**Task requirements**
The lines to reproduce run from the first one through the line containing "STIFFENED_LENGTH = 15 * MM". Reproduce them exactly.

[Excerpt from a dataset]
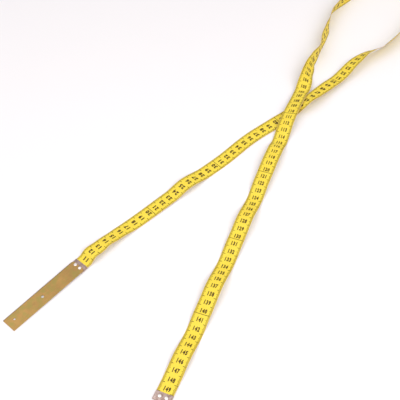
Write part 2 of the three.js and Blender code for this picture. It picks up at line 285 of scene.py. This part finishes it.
def between_stations(values, lengths):
    """Values at lengths of tape from the plate's tip, on a smooth curve through the stations."""
    exact = (np.asarray(lengths) - FIRST_STATION_PLACE) / WALK
    index = np.clip(np.floor(exact).astype(int), 1, len(values) - 3)
    part = (exact - index)[:, None]
    before, here, after, beyond = (values[index + step] for step in (-1, 0, 1, 2))
    return 0.5 * (
        2 * here + (after - before) * part
        + (2 * before - 5 * here + 4 * after - beyond) * part ** 2
        + (3 * here - before - 3 * after + beyond) * part ** 3
    )


def unit(vectors):
    return vectors / np.linalg.norm(vectors, axis=1, keepdims=True)


# Small unevenness of the cloth
CUP_HEIGHT = 0.10 * MM
FLUTTER_HEIGHT = 0.07 * MM
CUP_LENGTH = 41 * MM
CUP_LEVEL = 0.4
CUP_START = 0.7
FLUTTER_LENGTH = 13 * MM
STIFFENED_LENGTH = 15 * MM


def unevenness(lengths, sides):
    """Cupping and flutter of the cloth, which fade out towards both metal ends."""
    across_share = 2 * sides / TAPE_WIDTH
    from_ends = np.minimum(lengths - CLIP_EDGE, TAPE_LENGTH - CLIP_LENGTH - lengths)
    free = np.clip(from_ends / STIFFENED_LENGTH, 0, 1) ** 2
    cup = CUP_HEIGHT * (across_share ** 2 - CUP_LEVEL) * np.sin(lengths / CUP_LENGTH + CUP_START)
    flutter = FLUTTER_HEIGHT * across_share ** 3 * np.sin(lengths / FLUTTER_LENGTH)
    return free * (cup + flutter)


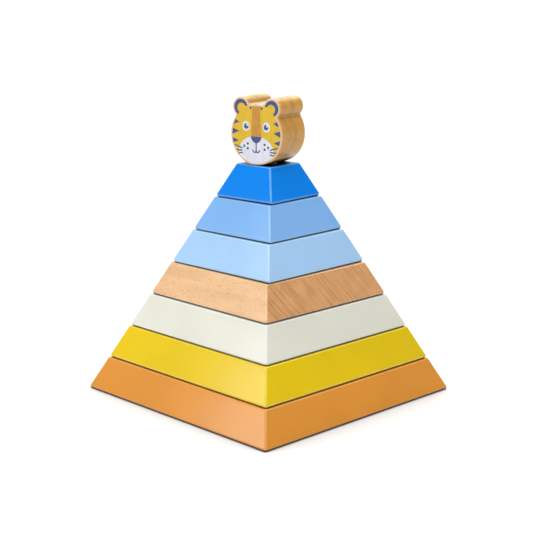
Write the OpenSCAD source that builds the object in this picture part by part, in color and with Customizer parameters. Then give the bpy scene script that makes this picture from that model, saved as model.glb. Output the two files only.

**Answer in full**
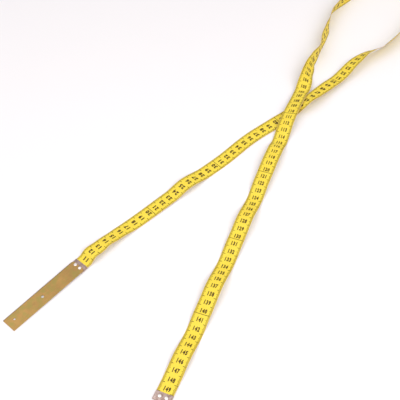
Write part 2 of the three.js and Blender code for this picture. It picks up at line 285 of scene.py. This part finishes it.
def between_stations(values, lengths):
    """Values at lengths of tape from the plate's tip, on a smooth curve through the stations."""
    exact = (np.asarray(lengths) - FIRST_STATION_PLACE) / WALK
    index = np.clip(np.floor(exact).astype(int), 1, len(values) - 3)
    part = (exact - index)[:, None]
    before, here, after, beyond = (values[index + step] for step in (-1, 0, 1, 2))
    return 0.5 * (
        2 * here + (after - before) * part
        + (2 * before - 5 * here + 4 * after - beyond) * part ** 2
        + (3 * here - before - 3 * after + beyond) * part ** 3
    )


def unit(vectors):
    return vectors / np.linalg.norm(vectors, axis=1, keepdims=True)


# Small unevenness of the cloth
CUP_HEIGHT = 0.10 * MM
FLUTTER_HEIGHT = 0.07 * MM
CUP_LENGTH = 41 * MM
CUP_LEVEL = 0.4
CUP_START = 0.7
FLUTTER_LENGTH = 13 * MM
STIFFENED_LENGTH = 15 * MM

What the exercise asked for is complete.